Next-generation MRI scanner designed for ultra-high-resolution human brain imaging at 7 Tesla

• Published in: Nature methods Vol. 20; no. 12; pp. 2048 - 2057
• Main Authors: Feinberg, David A., Beckett, Alexander J. S., Vu, An T., Stockmann, Jason, Huber, Laurentius, Ma, Samantha, Ahn, Sinyeob, Setsompop, Kawin, Cao, Xiaozhi, Park, Suhyung, Liu, Chunlei, Wald, Lawrence L., Polimeni, Jonathan R., Mareyam, Azma, Gruber, Bernhard, Stirnberg, Rüdiger, Liao, Congyu, Yacoub, Essa, Davids, Mathias, Bell, Paul, Rummert, Elmar, Koehler, Michael, Potthast, Andreas, Gonzalez-Insua, Ignacio, Stocker, Stefan, Gunamony, Shajan, Dietz, Peter
• Format: Journal Article
• Language: English
• Published: New York Nature Publishing Group US 01.12.2023; Nature Publishing Group
• Subjects: 631/1647/245/1627; 631/1647/245/1628; 631/378; Angular resolution; Arrays; Bioinformatics; Biological Microscopy; Biological Techniques; Biomedical and Life Sciences; Biomedical Engineering/Biotechnology; Brain; Brain - diagnostic imaging; Brain - pathology; Cerebral cortex; Coils (windings); Cooling; Design; Diffusion layers; Hardware; Head; High resolution; Humans; Image resolution; Life Sciences; Magnetic resonance imaging; Magnetic Resonance Imaging - methods; Medical imaging; Neuroimaging; Neurosciences; Noise reduction; Proteomics; Scanners; Signal to noise ratio; Spatial discrimination; Spatial resolution; Structure-function relationships
• ISSN: 1548-7091; 1548-7105; 1548-7105
• DOI: 10.1038/s41592-023-02068-7

To increase granularity in human neuroimaging science, we designed and built a next-generation 7 Tesla magnetic resonance imaging scanner to reach ultra-high resolution by implementing several advances in hardware.

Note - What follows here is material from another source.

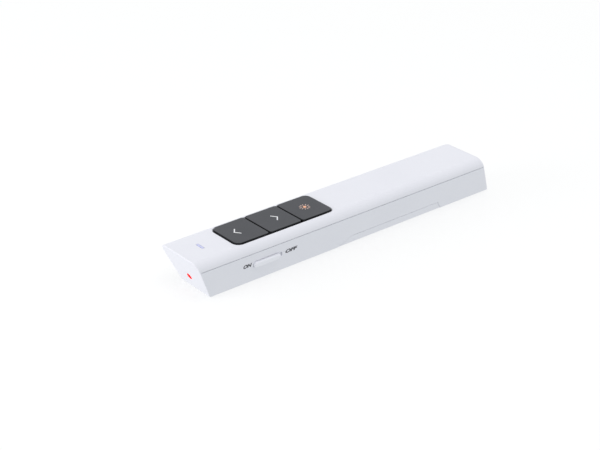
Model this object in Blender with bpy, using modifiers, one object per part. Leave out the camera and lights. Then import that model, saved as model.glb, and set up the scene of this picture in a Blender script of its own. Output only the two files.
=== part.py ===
"""A handheld laser pointer with presenter keys, piece by piece as it comes apart on a bench.

Metres, +Z up. The nose and the laser's exit look towards -Y, the power switch is in the +X side,
and the origin is under the middle of the case. Heights are stacked from the floor or down from the
ceiling, and the case is as long as its nose, keypad, battery bay and receiver bay together.
"""

import math

import bmesh
import bpy

# Gaps and allowances
FIT = 0.0003  # gap between neighbouring pieces
SNUG = 0.00015  # gap round an insert that is pressed in
SINK = 0.0005  # how far a joined shape runs into the one that carries it
OVERRUN = 0.002  # how far a cutter runs past what it cuts

# Case walls and edges
WALL = 0.0016
SIDE_LEAN = math.radians(11.2)
NOSE_LEAN = math.radians(24.56)
TAIL_LEAN = math.radians(24.0)
TOP_EDGE_RADIUS = 0.00285
FLOOR_EDGE_RADIUS = 0.0005
END_EDGE_RADIUS = 0.0004
SHARPEST_RADIUS = 0.0001
TOP_COVER_DEPTH = 0.0035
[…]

To improve spatial encoding and increase the image signal-to-noise ratio, we developed a head-only asymmetric gradient coil (200 mT m −1 , 900 T m −1 s −1 ) with an additional third layer of windings. We integrated a 128-channel receiver system with 64- and 96-channel receiver coil arrays to boost signal in the cerebral cortex while reducing g-factor noise to enable higher accelerations. A 16-channel transmit system reduced power deposition and improved image uniformity. The scanner routinely performs functional imaging studies at 0.35–0.45 mm isotropic spatial resolution to reveal cortical layer functional activity, achieves high angular resolution in diffusion imaging and reduces acquisition time for both functional and structural imaging. A combination of hardware developments has increased the achievable spatial resolution in 7 Tesla human neuroimaging to about 0.4 mm.